Badam nariyal ke jheenge (prawns cooked with almonds and coconut) speak a coastal language. Also try the Malwa ke kathal kebab, jackfruit kebabs from Madhya Pradesh as they quietly dismantle that vegetarian food trying too hard to impersonate meat.

The Banganapalle chicken wings hit differently because Banganapalle is a mango. Somewhere in that kitchen someone decided that chicken wings needed to be in conversation with mangoes from Andhra Pradesh, and against all expectation it works.

The Gondia murg, chicken from a town in Maharashtra that many people could not locate on a map, tastes like it has absorbed generations of local technique. The dahi butti (yogurt dumplings), arrive as a quiet correction to anyone who believes Indian vegetarian food begins and ends with paneer and aloo.

The Tripura maami rice, fragrant and delicate, served with ghee infused with podi, is reason enough to come here. So is the ande ka halwa, an egg based halwa that sounds like it might be too rich, too sweet, too excessive, until you taste it and then you understand immediately why eggs and sugar were once considered luxurious.
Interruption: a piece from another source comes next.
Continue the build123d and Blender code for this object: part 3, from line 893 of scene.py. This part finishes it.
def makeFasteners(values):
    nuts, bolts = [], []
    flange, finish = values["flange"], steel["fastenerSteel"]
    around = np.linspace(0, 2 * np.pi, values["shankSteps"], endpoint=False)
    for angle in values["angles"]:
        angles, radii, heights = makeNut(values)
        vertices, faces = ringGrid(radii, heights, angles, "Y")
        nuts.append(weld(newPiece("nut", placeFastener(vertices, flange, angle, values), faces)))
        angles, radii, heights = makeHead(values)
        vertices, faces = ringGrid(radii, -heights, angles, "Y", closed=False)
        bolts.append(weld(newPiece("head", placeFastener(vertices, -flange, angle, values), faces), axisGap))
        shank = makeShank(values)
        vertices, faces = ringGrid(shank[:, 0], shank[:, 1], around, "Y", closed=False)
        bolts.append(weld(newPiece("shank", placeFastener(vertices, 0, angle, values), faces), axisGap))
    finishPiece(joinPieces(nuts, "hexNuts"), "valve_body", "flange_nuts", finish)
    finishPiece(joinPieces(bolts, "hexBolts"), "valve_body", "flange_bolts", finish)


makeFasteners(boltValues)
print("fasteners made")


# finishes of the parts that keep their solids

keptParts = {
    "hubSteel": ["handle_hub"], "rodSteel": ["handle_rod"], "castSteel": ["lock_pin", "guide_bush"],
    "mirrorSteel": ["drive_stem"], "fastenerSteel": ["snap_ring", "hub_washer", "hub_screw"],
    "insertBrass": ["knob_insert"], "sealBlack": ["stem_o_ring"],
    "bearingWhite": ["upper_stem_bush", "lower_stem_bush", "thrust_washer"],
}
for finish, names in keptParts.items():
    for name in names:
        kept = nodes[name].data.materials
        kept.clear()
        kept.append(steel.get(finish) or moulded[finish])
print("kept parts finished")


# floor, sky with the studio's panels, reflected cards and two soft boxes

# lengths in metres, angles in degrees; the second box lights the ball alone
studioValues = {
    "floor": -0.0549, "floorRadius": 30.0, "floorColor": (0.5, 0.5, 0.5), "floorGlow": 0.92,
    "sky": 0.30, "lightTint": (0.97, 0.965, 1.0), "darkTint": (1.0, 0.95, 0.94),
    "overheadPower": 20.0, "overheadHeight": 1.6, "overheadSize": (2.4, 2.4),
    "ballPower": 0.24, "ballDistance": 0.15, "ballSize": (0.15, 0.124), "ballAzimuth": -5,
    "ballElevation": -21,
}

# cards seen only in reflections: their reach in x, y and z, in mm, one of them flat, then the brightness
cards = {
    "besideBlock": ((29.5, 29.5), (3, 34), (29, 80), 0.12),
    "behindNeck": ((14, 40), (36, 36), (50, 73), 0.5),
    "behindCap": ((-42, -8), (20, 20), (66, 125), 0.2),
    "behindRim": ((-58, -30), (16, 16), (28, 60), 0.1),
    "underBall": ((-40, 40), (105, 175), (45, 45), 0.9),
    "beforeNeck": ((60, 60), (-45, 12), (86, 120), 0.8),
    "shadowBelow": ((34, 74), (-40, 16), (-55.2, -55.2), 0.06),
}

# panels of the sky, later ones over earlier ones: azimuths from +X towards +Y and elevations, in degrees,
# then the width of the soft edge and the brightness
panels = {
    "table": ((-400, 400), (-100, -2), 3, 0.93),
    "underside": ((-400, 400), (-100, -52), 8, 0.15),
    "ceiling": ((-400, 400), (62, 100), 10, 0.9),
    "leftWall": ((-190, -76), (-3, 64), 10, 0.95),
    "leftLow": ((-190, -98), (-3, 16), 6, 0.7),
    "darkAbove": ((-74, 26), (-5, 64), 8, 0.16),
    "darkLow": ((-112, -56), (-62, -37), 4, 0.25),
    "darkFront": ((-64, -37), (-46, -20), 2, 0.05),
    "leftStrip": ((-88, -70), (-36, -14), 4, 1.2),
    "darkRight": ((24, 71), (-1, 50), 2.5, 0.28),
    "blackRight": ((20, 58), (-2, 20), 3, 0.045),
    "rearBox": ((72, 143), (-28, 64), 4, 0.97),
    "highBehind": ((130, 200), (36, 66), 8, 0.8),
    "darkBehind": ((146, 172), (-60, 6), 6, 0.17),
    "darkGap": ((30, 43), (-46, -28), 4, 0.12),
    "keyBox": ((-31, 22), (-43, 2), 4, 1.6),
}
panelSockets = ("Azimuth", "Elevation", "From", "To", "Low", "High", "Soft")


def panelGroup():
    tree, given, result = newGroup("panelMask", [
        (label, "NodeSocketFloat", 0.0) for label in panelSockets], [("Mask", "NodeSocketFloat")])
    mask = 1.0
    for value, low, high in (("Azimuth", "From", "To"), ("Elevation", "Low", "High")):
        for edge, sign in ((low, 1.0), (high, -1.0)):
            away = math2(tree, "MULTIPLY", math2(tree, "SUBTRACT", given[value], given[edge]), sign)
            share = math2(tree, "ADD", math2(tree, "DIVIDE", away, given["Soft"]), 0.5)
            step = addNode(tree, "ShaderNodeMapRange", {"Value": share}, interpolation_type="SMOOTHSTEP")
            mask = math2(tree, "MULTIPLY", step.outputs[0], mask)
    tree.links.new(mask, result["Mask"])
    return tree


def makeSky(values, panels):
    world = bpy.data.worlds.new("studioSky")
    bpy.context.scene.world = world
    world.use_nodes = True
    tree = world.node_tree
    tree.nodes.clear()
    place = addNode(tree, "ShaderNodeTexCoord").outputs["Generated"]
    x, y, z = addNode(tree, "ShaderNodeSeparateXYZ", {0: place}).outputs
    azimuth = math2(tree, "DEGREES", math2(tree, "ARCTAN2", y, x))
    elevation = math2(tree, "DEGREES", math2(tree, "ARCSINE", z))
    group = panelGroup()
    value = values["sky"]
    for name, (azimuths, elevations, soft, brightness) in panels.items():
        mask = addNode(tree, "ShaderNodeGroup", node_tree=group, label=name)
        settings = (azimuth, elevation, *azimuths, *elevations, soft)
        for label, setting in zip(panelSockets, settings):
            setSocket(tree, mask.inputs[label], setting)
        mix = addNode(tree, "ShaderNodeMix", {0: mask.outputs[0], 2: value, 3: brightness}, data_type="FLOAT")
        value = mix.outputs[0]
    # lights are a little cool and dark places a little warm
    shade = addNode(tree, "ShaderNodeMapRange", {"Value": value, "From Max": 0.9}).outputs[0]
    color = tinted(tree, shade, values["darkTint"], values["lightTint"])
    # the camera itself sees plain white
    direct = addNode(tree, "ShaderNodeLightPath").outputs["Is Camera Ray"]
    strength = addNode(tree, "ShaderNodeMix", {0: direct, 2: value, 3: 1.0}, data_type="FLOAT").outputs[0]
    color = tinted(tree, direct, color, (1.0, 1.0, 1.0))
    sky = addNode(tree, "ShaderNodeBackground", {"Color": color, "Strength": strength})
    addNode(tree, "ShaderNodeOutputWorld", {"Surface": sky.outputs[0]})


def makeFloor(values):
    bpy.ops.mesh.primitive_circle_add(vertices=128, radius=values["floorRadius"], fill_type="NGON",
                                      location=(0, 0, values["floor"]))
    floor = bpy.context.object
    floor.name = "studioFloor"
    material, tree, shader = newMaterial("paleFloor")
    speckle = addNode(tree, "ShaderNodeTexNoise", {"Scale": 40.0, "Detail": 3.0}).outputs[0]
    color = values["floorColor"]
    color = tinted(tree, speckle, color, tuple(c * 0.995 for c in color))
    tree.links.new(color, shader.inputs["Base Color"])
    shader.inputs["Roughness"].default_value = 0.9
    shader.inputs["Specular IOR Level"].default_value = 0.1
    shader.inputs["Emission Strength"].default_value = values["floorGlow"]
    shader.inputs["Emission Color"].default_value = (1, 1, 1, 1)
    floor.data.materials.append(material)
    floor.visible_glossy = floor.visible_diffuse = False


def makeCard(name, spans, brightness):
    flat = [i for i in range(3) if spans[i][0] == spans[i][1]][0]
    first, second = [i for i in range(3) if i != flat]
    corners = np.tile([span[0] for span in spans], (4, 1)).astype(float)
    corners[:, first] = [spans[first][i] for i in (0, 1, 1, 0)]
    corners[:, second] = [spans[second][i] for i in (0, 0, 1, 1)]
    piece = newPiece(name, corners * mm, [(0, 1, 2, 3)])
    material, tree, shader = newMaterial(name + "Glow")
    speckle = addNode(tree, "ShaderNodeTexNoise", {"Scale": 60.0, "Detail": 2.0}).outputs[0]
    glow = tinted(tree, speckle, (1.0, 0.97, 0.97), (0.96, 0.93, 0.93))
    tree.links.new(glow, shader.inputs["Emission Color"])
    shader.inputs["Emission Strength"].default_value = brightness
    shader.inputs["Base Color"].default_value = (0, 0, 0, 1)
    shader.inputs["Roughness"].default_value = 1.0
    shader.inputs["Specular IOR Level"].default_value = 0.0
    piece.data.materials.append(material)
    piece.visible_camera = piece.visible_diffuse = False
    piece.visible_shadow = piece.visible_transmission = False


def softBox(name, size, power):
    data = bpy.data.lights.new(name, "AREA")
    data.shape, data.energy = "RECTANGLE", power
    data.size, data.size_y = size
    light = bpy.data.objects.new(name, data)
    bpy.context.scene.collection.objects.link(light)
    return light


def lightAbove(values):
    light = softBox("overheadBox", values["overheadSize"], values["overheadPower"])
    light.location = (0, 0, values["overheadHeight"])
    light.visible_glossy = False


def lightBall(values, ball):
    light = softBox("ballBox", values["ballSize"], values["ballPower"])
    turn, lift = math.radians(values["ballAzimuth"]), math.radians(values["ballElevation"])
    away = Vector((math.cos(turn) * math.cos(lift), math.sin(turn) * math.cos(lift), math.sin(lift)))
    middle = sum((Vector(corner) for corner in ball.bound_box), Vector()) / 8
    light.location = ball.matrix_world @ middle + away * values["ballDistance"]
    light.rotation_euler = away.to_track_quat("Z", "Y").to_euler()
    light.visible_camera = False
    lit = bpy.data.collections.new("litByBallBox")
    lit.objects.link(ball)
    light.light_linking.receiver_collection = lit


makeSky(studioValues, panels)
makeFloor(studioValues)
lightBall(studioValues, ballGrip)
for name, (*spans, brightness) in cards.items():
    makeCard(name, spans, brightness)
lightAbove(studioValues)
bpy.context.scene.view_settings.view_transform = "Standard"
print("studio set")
The restaurant also has interesting take on portions - "Ek. Do. Chaar." It sounds gimmicky at first until you realise it quietly solves one of the real problems of Indian restaurant dining. The constant tension between wanting to taste everything and not wanting to order enough food for a wedding. So if you want to try the Jodhpuri laal maas, that ruby red Rajasthani meat curry built on mathania chillies and slow cooking, but you are dining alone. Order ek. Want to share six dishes across the table with friends. Order everything do.

And then there are the drinks. The Silver Bar Milk Punch, a clarified tropical punch that sounds like it belongs in a colonial club, arrives clear as gin and surprisingly complex. The Jadi Booti Negroni puts tulsi and mint into conversation with Campari, which, by all logic, should not work but somehow does.
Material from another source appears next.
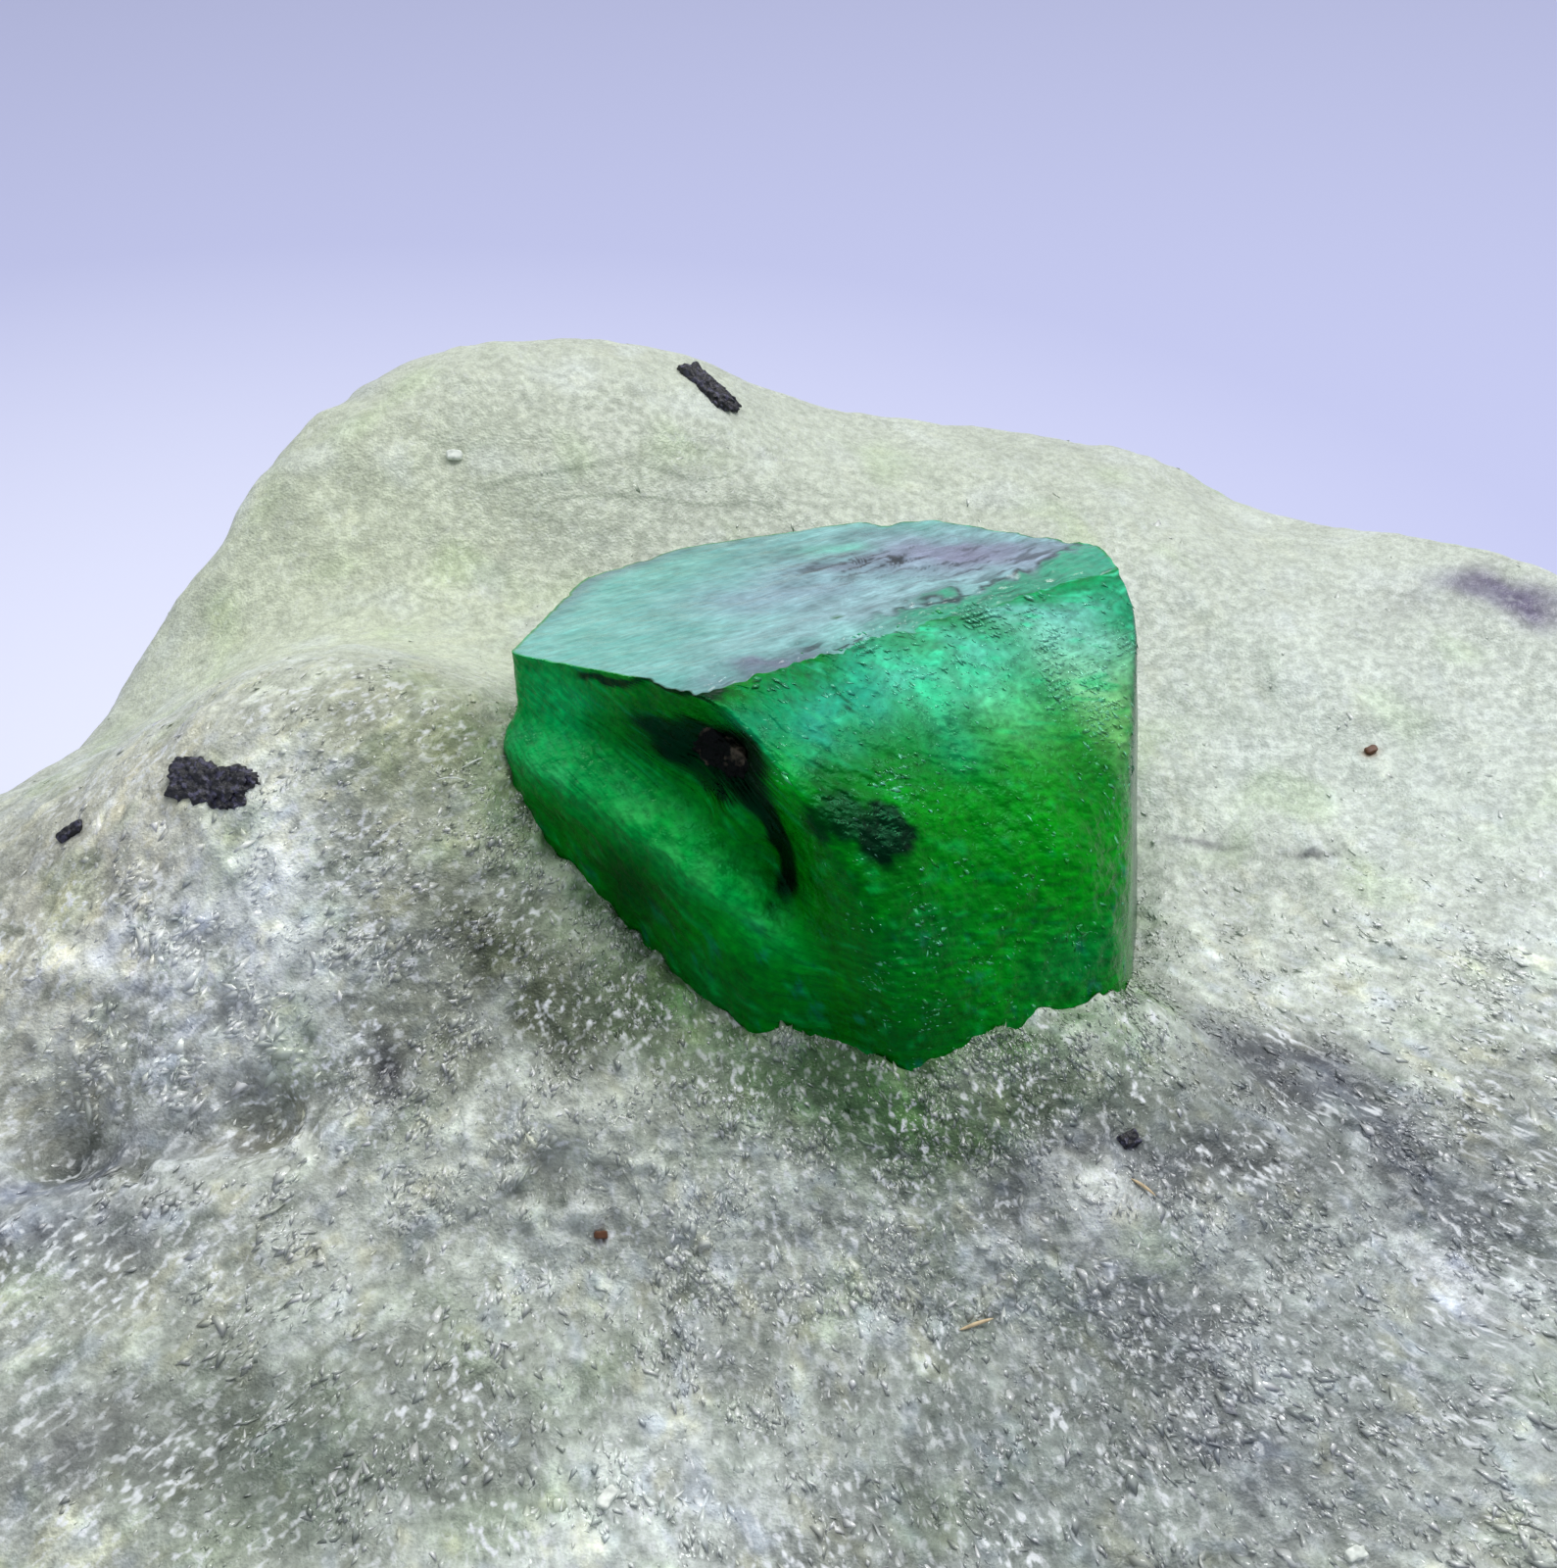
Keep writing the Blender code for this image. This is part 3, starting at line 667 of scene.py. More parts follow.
# %% Tints of the rock
GROUND_COLOUR = srgb(192, 198, 186)
SIDE_COLOUR = srgb(182, 188, 176)
ROCK_TINTS_SHADE_AND_GLOW = (
    ((-10.5, 7.5), (7.0, 6.0), 0, (190, 198, 170), 0.8),
    ((-6.0, 12.5), (4.5, 3.0), 0, (190, 196, 180), 0.8),
    ((3.0, 11.0), (9.0, 5.0), 0, (188, 196, 179), 0.9),
    ((11.0, 3.5), (7.0, 6.0), 0, (198, 207, 197), 0.95),
    ((7.5, 0.0), (3.0, 3.0), 0, (206, 212, 200), 0.9),
    ((9.0, -8.5), (8.0, 4.0), 0, (148, 156, 156), 0.85),
    ((1.6, -11.0), (5.0, 3.0), 0, (104, 114, 111), 0.85),
    ((-3.8, -11.9), (2.8, 1.8), 10, (222, 230, 224), 0.9),
    ((-8.6, -11.0), (3.6, 2.1), 0, (70, 86, 70), 0.9),
    ((-5.8, -8.8), (4.0, 1.8), 0, (146, 154, 142), 0.8),
    ((-8.9, -8.2), (3.0, 1.0), 0, (176, 182, 174), 0.6),
    ((-13.2, -2.6), (3.2, 3.0), 0, (188, 186, 168), 0.8),
    ((-9.9, -3.7), (3.0, 1.6), 10, (222, 229, 228), 0.9),
    ((-13.0, -6.6), (2.6, 0.9), 20, (108, 114, 128), 0.9),
    # Painted shade in the pit at the far left.
    ((-13.3, -6.0), (0.5, 0.4), 0, (70, 78, 72), 0.9),
    ((-13.1, -8.0), (2.0, 0.8), 15, (92, 98, 108), 0.85),
    ((-10.0, -5.9), (0.7, 0.4), 10, (142, 140, 118), 0.7),
    ((-12.0, -11.6), (1.4, 1.0), 0, (92, 94, 98), 0.75),
    ((-7.4, -1.0), (2.4, 2.2), 0, (160, 165, 134), 0.8),
    ((-7.3, -0.5), (0.9, 0.5), 60, (128, 136, 96), 0.6),
    # Painted shade of the crystal on the rock at its left front.
    ((-5.4, -4.0), (3.4, 1.3), -22, (72, 80, 54), 0.97),
    ((-3.9, -4.9), (1.3, 0.7), -30, (64, 76, 52), 0.9),
    ((-7.4, -4.9), (1.9, 0.7), -20, (120, 126, 106), 0.7),
    # Painted green light that has come through the crystal, on the rock in front of it, over the stain.
    ((1.8, -5.9), (3.4, 0.85), 8, (60, 86, 44), 0.95),
    ((-0.7, -5.8), (1.7, 0.7), -10, (36, 76, 34), 0.97),
    ((-1.3, -7.5), (2.2, 0.8), 0, (184, 192, 184), 0.6),
    ((7.9, -3.9), (2.6, 1.0), -20, (56, 60, 72), 0.95),
    ((4.8, -6.4), (3.0, 0.8), 20, (84, 89, 94), 0.85),
    ((9.4, -5.4), (2.8, 0.8), -30, (96, 102, 112), 0.8),
    ((5.0, -8.9), (1.6, 0.5), -35, (108, 114, 118), 0.7),
    ((5.6, -10.5), (1.8, 0.6), -35, (112, 118, 124), 0.7),
    ((3.7, -7.4), (0.8, 0.7), 0, (206, 210, 204), 0.8),
    ((10.0, -7.0), (1.2, 0.5), -30, (218, 222, 226), 0.6),
    ((-7.95, -5.5), (0.4, 0.6), 20, (30, 32, 44), 1.0),
    ((14.3, 8.5), (1.6, 0.5), -15, (92, 82, 116), 0.95),
    ((7.0, 2.5), (0.8, 0.12), -12, (124, 126, 126), 0.8),
    ((9.1, 2.0), (0.45, 0.13), -12, (84, 86, 90), 0.8),
    ((-4.3, -7.6), (0.1, 0.08), 0, (60, 32, 12), 1.0),
    ((10.75, 4.6), (0.16, 0.1), 20, (150, 118, 80), 0.9),
)
GREEN_STAIN_AND_GLOW = srgb(58, 104, 44)
STAIN_AND_GLOW_REACH = 1.2
LEAF_CLOUD, MILK_CLOUD = srgb(168, 182, 150), srgb(214, 222, 220)
STREAK_CASTS = ((1.03, 1.06, 1.24), (1.22, 1.16, 1.0), (1.6, 1.62, 1.6), (0.52, 0.56, 0.52))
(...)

They also have zero proof cocktails, the Drytales. The menu buzzes with freshness of jamun, chikoo, custard apple, mulberry.

The ambience is meant to evoke what the restaurant calls the cool wing of a palace. Handcrafted ceramic wall plates, icy chandeliers, Sabyasachi's olive-green wallpaper - it all comes together rather beautifully. The part where, perhaps the maharanis and the maharajas become simply a person enjoying good food. You are meant to feel like royalty, but approachable royalty, the kind who might actually invite you to dinner with you.

In an era of wellness menus and virtuous eating, here is a restaurant that gently reminds you of something simpler that food is meant to delight you.

You will not eat lightly here. You will not eat quickly. You will eat dishes you have never heard of, prepared in ways you did not know existed. And if you are paying attention, you may leave understanding something about Indian cuisine that the usual butter chicken-naan and biryani rarely reveals.